As you develop strategies to support secure access everywhere people work, the following guidelines will help.

  • Adopt a “least privilege” model to minimise access risk: The principle of “least privilege” has been around for years, but in today’s perimeterless environment, it is more important than ever. Best practices include conducting privilege audits of existing accounts, starting new accounts with the least possible privilege and enforcing separation of privileges.
  • Protect resources in the cloud with MFA: in addition to the rise of the remote workforce, increased use of cloud resources will continue to make secure access more challenging. Ensuring secure access to these resources starts with understanding exactly what’s in the cloud; think beyond customer service and sales applications, and look at other areas like messaging and unified communication that are also likely to contain confidential, proprietary information. Protect all cloud resources containing sensitive data with multi-factor authentication (MFA), and authenticate directly to each one rather than via VPN, using single sign-on (SSO) to speed and streamline the process for users.
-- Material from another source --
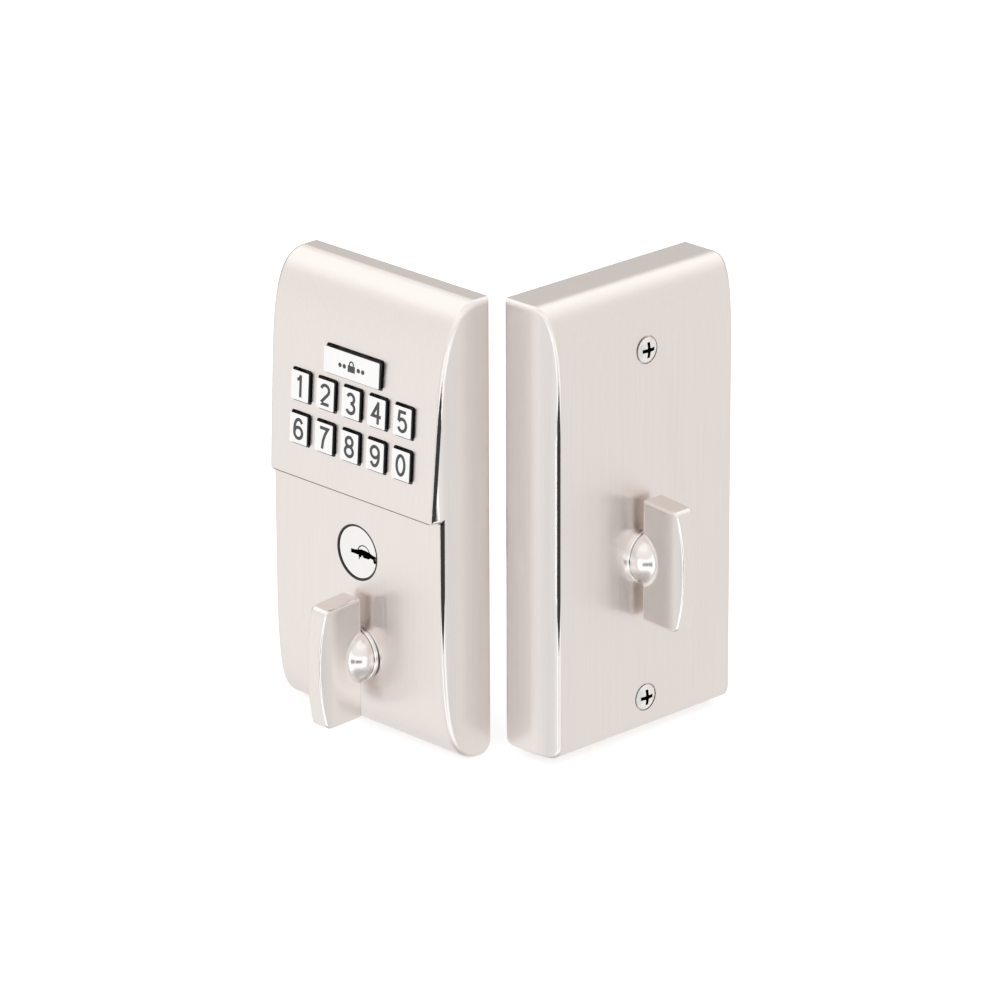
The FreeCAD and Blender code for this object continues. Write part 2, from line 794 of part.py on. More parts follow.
def exterior_gasket():
    outer = plate_blank(ext_plate_width, ext_plate_low, ext_plate_high, 0, gasket_thick)
    inner = plate_blank(ext_plate_width - 2 * gasket_width, ext_plate_low + gasket_width,
                        ext_plate_high - gasket_width, -1, gasket_thick + 1)
    return outer.cut(inner)


def back_plate_screws():
    return [screw(x, z, 2.6, 0.05, plate_back, plate_screw_radius, plate_front + 6.5)
            for x, z in plate_screw_places()]


def mounting_posts():
    posts = []
    for x in post_places():
        post = fused([disc(post_radius, plate_back - post_length, plate_back, x),
                      disc(post_radius - 1, plate_back, plate_front, x)])
        posts.append(post.cut(disc(post_bore_radius, plate_back - post_length - 1, plate_back, x)))
    return posts


# ---------------------------------------------------------------- interior half

def on_inside(shape):
    """Stand a shape drawn in the local frame of a half where the interior half stands."""
    turned = shape.rotated(ORIGIN, Z_AXIS, 90)
    return turned.translated(V(ext_width / 2 + half_gap, half_gap + int_width / 2, 0))


def interior_outline(inset=0.0):
    """Closed outline; with an inset it is the cavity, which runs out through the back."""
    roof = int_top - inset
    front = int_depth - inset
    curve_z = int_top - int_top_curve
    curved_top = [
        line(point(-2 if inset else 0, roof), point(int_top_land - inset / 2, roof)),
        curve(point(int_top_land - inset / 2, roof), point(front - 3.5, roof),
              point(front - 0.4, roof - 6), point(front, curve_z)),
    ]
    if inset:
        floor = int_bottom + int_bottom_lip
        return curved_top + [
            line(point(front, curve_z), point(front, floor)),
            line(point(front, floor), point(-2, floor)),
            line(point(-2, floor), point(-2, roof)),
        ]
    back_r = int_bottom_back_radius
    front_r = int_bottom_front_radius
    return curved_top + [
        line(point(front, curve_z), point(front, int_bottom + front_r)),
        corner_arc(point(front - front_r, int_bottom + front_r), front_r, 0, -90),
        line(point(front - front_r, int_bottom), point(back_r, int_bottom)),
        corner_arc(point(back_r, int_bottom + back_r), back_r, 270, 180),
        line(point(0, int_bottom + back_r), point(0, roof)),
    ]


def interior_cover():
    plan = plan_view(int_width, int_side_straight, int_side_radius, int_depth + 1, int_bottom, int_top)
    outer = plan.common(side_view(interior_outline(), int_width))
    outer = outer.makeFillet(int_edge_radius, front_side_edges(outer, int_width, int_side_straight))
    cavity = plan_view(int_width, int_side_straight, int_side_radius, int_depth + 0.5,
                       int_bottom, int_top, int_wall)
    cavity = cavity.common(side_view(interior_outline(int_wall), int_width))
    holes = [disc(shaft_radius + 1.0, int_inner - 1, int_depth + 1)]
    for z in (cover_screw_high, cover_screw_low):
        holes.append(disc(screw_head_radius + screw_head_gap, int_depth - screw_head_thick,
                          int_depth + 1, 0, z))
        holes.append(disc(screw_shank_radius + 0.35, int_inner - 1, int_depth + 1, 0, z))
    return outer.cut(Part.makeCompound([cavity] + holes))


def cover_screw(z):
    seat = int_depth - screw_head_thick
    rim = int_depth
    head = disc(screw_head_radius, seat, rim, 0, z)
    dome_radius_of = (screw_head_radius ** 2 + screw_dome ** 2) / (2 * screw_dome)
    ball = Part.makeSphere(dome_radius_of, V(0, -(rim + screw_dome - dome_radius_of), z))
    cap = ball.common(disc(screw_head_radius, rim, rim + 2, 0, z))
    shank = disc(screw_shank_radius, int_inner - 12, seat, 0, z)
    arms = [disc(0.95, rim - 1.1, rim + 2, 0, z)]
    for angle in (0, 90):
        arm = slab(-cross_arm, cross_arm, z - cross_width / 2, z + cross_width / 2, rim - 0.9, rim + 2)
        arms.append(arm.rotated(V(0, 0, z), V(0, 1, 0), angle))
    return fused([head, cap, shank]).cut(Part.makeCompound(arms))


def cover_posts():
    posts = []
    for z in (cover_screw_high, cover_screw_low):
        post = disc(cover_post_radius, plate_thick, int_inner - cover_post_gap, 0, z)
        posts.append(post.cut(disc(screw_shank_radius + thread_clearance, int_inner - 13,
                                   int_inner + 1, 0, z)))
    return posts


int_plate_width = int_width - 2 * int_wall - 2 * plate_clearance
int_plate_low = int_bottom + int_bottom_lip + plate_clearance
int_plate_high = int_top - int_wall - plate_clearance


def board_screw_places():
    left, right, low, high = control_board
    return [(x, z) for x in (left + 3, right - 3) for z in (low + 3, high - 3)]


def interior_back_plate():
    plate = plate_blank(int_plate_width, int_plate_low, int_plate_high, 0, plate_thick)
    studs = [disc(2.2, plate_thick / 2, control_board_depth, x, z) for x, z in board_screw_places()]
    holes = [disc(tail_radius + 2.5, -1, plate_thick + 1), port(-1, plate_thick + 1)]
    holes += [disc(bolt_hole_radius, -1, plate_thick + 1, x) for x in post_places()]
    holes += [disc(1.05, plate_thick, control_board_depth + 1, x, z) for x, z in board_screw_places()]
    return fused([plate] + studs).cut(Part.makeCompound(holes))


def interior_turn_shaft():
    return disc(shaft_radius, hub_depths[1] - 4, int_depth + collar_height + neck_gap)


def interior_hub():
    """Hub on the shaft with the slot that the tailpiece enters from behind."""
    back, front = hub_depths
    body = disc(hub_radius, back, front).cut(disc(shaft_radius + 0.03, front - 4, front + 1))
    flat = slab(-hub_radius, hub_radius, -hub_radius - 1, -hub_radius + hub_flat, back - 1, front + 1)
    slot = slab(-tailpiece_width / 2 - 0.4, tailpiece_width / 2 + 0.4,
                -tailpiece_thick / 2 - 0.4, tailpiece_thick / 2 + 0.4, back - 1, front - 4.5)
    return body.cut(Part.makeCompound([slot, flat]))


def hub_bushing():
    return ring(bushing_radius, shaft_radius + shaft_clearance, int_inner - bushing_length, int_inner)


def shaft_ring(front, gap, z=0.0):
    """Retaining ring on a thumbturn shaft, just behind what keeps the shaft in place."""
    return ring(shaft_radius + 2.0, shaft_radius + 0.03, front - gap - ring_thick, front - gap, 0, z)


def detent_spring():
    """Strip beside the hub that stands on the back plate at both ends."""
    thick = 0.5
    top = -hub_radius - detent_gap
    strip = slab(-12, 12, top - thick, top, 4, 9)
    legs = [slab(-12, -12 + thick, top - thick - 3, top - thick / 2, plate_thick, 9),
            slab(12 - thick, 12, top - thick - 3, top - thick / 2, plate_thick, 9)]
    return fused([strip] + legs)


def battery_block():
    width, depth, height = battery
    back = plate_thick + 0.1
    return rounded_slab(width, height, battery_corner, back, back + depth,
                        battery_left + width / 2, battery_bottom + height / 2)


def battery_tray():
    width, _, height = battery
    centre_x = battery_left + width / 2
    centre_z = battery_bottom + height / 2
    gap = 0.2
    outer = rounded_slab(width + 2 * (gap + tray_wall), height + 2 * (gap + tray_wall),
                         battery_corner + gap + tray_wall, plate_thick, 9, centre_x, centre_z)
    inner = rounded_slab(width + 2 * gap, height + 2 * gap, battery_corner + gap,
                         plate_thick - 1, 10, centre_x, centre_z)
    return outer.cut(inner)


def battery_snap():
    width, _, height = battery
    top = battery_bottom + height
    return slab(battery_left + 3, battery_left + width - 3, top + 0.1, top + 3.6, 9.5, 17.5)


def control_board_sheet():
    left, right, low, high = control_board
    board = slab(left, right, low, high, control_board_depth, control_board_depth + 1.6)
    holes = [disc(1.25, control_board_depth - 1, control_board_depth + 3, x, z)
             for x, z in board_screw_places()]
    return board.cut(Part.makeCompound(holes))


def control_connector():
    face = control_board_depth + 1.6
    return slab(-22, -12, 20, 26, face, face + 5.5)


def control_chips():
    face = control_board_depth + 1.6
    return [slab(-28, -18, 34, 44, face, face + 1.8), slab(-16, -12, 46, 52, face, face + 3.0)]


def control_screws():
    face = control_board_depth + 1.6
    return [screw(x, z, 2.0, face, face + 1.3, 1.0, plate_thick + 0.6) for x, z in board_screw_places()]


# ---------------------------------------------------------------- nodes

def build_exterior():
    export("exterior_housing", exterior_housing())
    export("exterior_back_plate", exterior_back_plate())
    export("exterior_gasket", exterior_gasket())
    export("back_plate_screws", *back_plate_screws())
    export("mounting_posts", *mounting_posts())
    for name, x, up, width, height, proud in key_positions():
        export(name, key(x, up, width, height, proud))
    export("keypad_membrane", keypad_membrane())
    export("keypad_board", on_panel(keypad_sheet(board_front, board_thick)))
    export("keypad_clamp", keypad_clamp())
    export("keypad_screws", *keypad_screws())
    export("keypad_chip", keypad_chips())
    export("keypad_connector", keypad_connector())
    export("cylinder_shell", cylinder_shell())
    export("cylinder_plug", plug())
    export("cylinder_trim", cylinder_trim())
    export("key_pins", *key_pins())
    export("driver_pins", *driver_pins())
    export("pin_springs", *pin_springs())
    export("cylinder_clip", cylinder_clip())
    export("cylinder_screws", *cylinder_screws())
    export("hub_gear", hub_gear())
    export("tailpiece", tailpiece())
    export("transfer_gear", transfer_gear())
    export("exterior_thumbturn", thumbturn(low_depth, turn_z))
    export("exterior_turn_shaft", exterior_turn_shaft())
    export("exterior_turn_collar", collar(low_depth, turn_z))
    export("exterior_turn_ring", shaft_ring(low_inner, ext_ring_gap, turn_z))
    export("clutch_drum", clutch_drum())
    export("solenoid_frame", solenoid_frame())
    export("solenoid_coil", solenoid_coil())
    export("solenoid_plunger", solenoid_plunger())
    export("plunger_spring", plunger_spring())


def build_interior():
    nodes = {
        "interior_cover": [interior_cover()],
        "interior_back_plate": [interior_back_plate()],
        "cover_screws": [cover_screw(cover_screw_high), cover_screw(cover_screw_low)],
        "cover_posts": cover_posts(),
        "interior_thumbturn": [thumbturn(int_depth)],
        "interior_turn_shaft": [interior_turn_shaft()],
        "interior_turn_collar": [collar(int_depth)],
        "interior_hub": [interior_hub()],
        "hub_bushing": [hub_bushing()],
        "interior_turn_ring": [shaft_ring(int_inner - bushing_length, ring_gap)],
        "detent_spring": [detent_spring()],
        "battery": [battery_block()],
        "battery_tray": [battery_tray()],
        "battery_snap": [battery_snap()],
        "control_board": [control_board_sheet()],
        "control_chips": control_chips(),
        "control_connector": [control_connector()],
        "control_screws": control_screws(),
    }
    for name, shapes in nodes.items():
        export(name, *[on_inside(shape) for shape in shapes])


os.makedirs("parts", exist_ok=True)
build_exterior()
build_interior()
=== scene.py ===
import json
import math

import bmesh
import bpy
from mathutils import Matrix, Vector
from mathutils.geometry import delaunay_2d_cdt


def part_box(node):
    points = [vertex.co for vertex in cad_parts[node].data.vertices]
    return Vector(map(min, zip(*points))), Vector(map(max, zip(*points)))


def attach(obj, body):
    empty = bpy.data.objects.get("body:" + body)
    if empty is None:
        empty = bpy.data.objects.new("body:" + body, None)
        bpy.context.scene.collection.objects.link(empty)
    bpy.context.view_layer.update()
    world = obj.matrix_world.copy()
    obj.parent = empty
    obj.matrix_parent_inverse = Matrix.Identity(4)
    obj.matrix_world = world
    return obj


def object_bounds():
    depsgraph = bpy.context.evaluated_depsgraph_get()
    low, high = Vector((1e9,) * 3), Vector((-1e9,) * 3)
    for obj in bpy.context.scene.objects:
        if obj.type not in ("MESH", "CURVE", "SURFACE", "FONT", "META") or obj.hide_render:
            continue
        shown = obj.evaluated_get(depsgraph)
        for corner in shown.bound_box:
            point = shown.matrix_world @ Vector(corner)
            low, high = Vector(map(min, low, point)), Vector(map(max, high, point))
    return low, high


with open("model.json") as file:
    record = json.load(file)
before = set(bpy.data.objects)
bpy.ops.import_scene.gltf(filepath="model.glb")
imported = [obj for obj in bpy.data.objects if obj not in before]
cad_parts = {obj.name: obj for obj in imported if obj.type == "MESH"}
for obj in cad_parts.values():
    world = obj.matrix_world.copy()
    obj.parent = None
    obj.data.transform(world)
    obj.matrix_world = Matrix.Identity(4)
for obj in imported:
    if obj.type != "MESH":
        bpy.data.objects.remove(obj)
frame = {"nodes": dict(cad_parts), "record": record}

# Looks for the keypad lock. Metres, in the frame of the part: the origin on the bolt axis in the
# back plane of the exterior half, whose front looks along -Y; the interior half's looks along +X.

cad_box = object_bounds()
nodes = frame["nodes"]
MM = 0.001

PANEL_SLANT = math.radians(3.5)
PANEL_OUT = Vector((0, -math.cos(PANEL_SLANT), math.sin(PANEL_SLANT)))
PANEL_UP = Vector((0, math.sin(PANEL_SLANT), math.cos(PANEL_SLANT)))
ACROSS = Vector((1, 0, 0))

CAMERA_AZIMUTH = math.radians(46.0)
CAMERA_ELEVATION = math.radians(20.4)
CAMERA_ROLL = math.radians(-0.19)
CAMERA_DISTANCE = 1963.7 * MM
CAMERA_TARGET = Vector((40.52, 1.78, 22.05)) * MM
CAMERA_LENS = 235.56        # on a 36 mm sensor

STEP_HEIGHT = 18.8 * MM     # lower rim of the keypad panel
RIM_SHADOW_DEPTH = 3.4 * MM       # how far the painted shadow under that rim reaches back from the front
BUFFED_LOW = -16 * MM       # heights between which the housings' upright edges are buffed
BUFFED_HIGH = 57 * MM
BUFFED_FADE = 26 * MM
KEYWAY_LEFT = -5.5 * MM     # what lies behind the cylinder's face between these is painted dark as shade
KEYWAY_RIGHT = 6.5 * MM
KEYWAY_HALF_HEIGHT = 4.2 * MM
CYLINDER_BORE = 6.3 * MM    # radius in the shell within which the bore is painted dark as shade
BATTERY_BAND = 52 * MM      # height where the battery's lighter band starts
SCREW_FALL = 0.17           # a cover screw's head falls away by this share of the radius
SCREW_RECESS = 2.9 * MM     # radius that holds a cover screw's cross
INK_THICK = 0.03 * MM       # the marks stand out of a key's face by this, and reach as far into it

# heights from straight below, 0, to straight above, 1, and the studio tent's brightness there
TENT_BEFORE = ((0.0, 0.6), (0.06, 0.65), (0.16, 1.06), (0.72, 1.04), (0.80, 1.2), (0.88, 1.2), (1.0, 1.0))
TENT_BEHIND = ((0.0, 0.72), (0.15, 1.0), (0.45, 0.9), (0.56, (0.42, 0.40, 0.38)),
               (0.71, (0.46, 0.44, 0.42)), (0.79, 1.4), (0.85, 1.4), (0.93, 1.0), (1.0, 1.0))
TENT_AHEAD = (0.80, 0.83, 0.85)
TENT_RING = (1.75, 1.80, 1.83)
TENT_RIGHT = (0.80, 0.78, 0.76)

SATIN_NICKEL = (0.86, 0.80, 0.765)
TURN_NICKEL = (0.84, 0.785, 0.75)
POLISHED_NICKEL = (0.90, 0.88, 0.86)
BRASS = (0.74, 0.56, 0.26)
# painted shade: the four colours below stand in for the shadow under the panel's rim, the shade in the
# shell's bore, in the keyway and screw recesses, and on the keys' sides
RIM_SHADOW_BROWN = (0.10, 0.075, 0.06)
BORE_SHADE = (0.015, 0.013, 0.01)
RECESS_SHADE = (0.012, 0.011, 0.01)
KEY_SIDE_SHADE = (0.008, 0.008, 0.009)
BATTERY_BLACK = (0.02, 0.022, 0.026)
INK_GREY = (0.05, 0.05, 0.053)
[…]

  • Take a broader view of the value of MFA: Having more than one factor of authentication is, of course, important for access security, but there is even greater value in an approach to MFA that includes unified identities, access points and applications to ensure a consistent approach
  • Capabilities to build out rules and risk evaluations to lay the groundwork for dynamic management of access and authorisation to applications, which simplifies processes for both granting access and requesting it.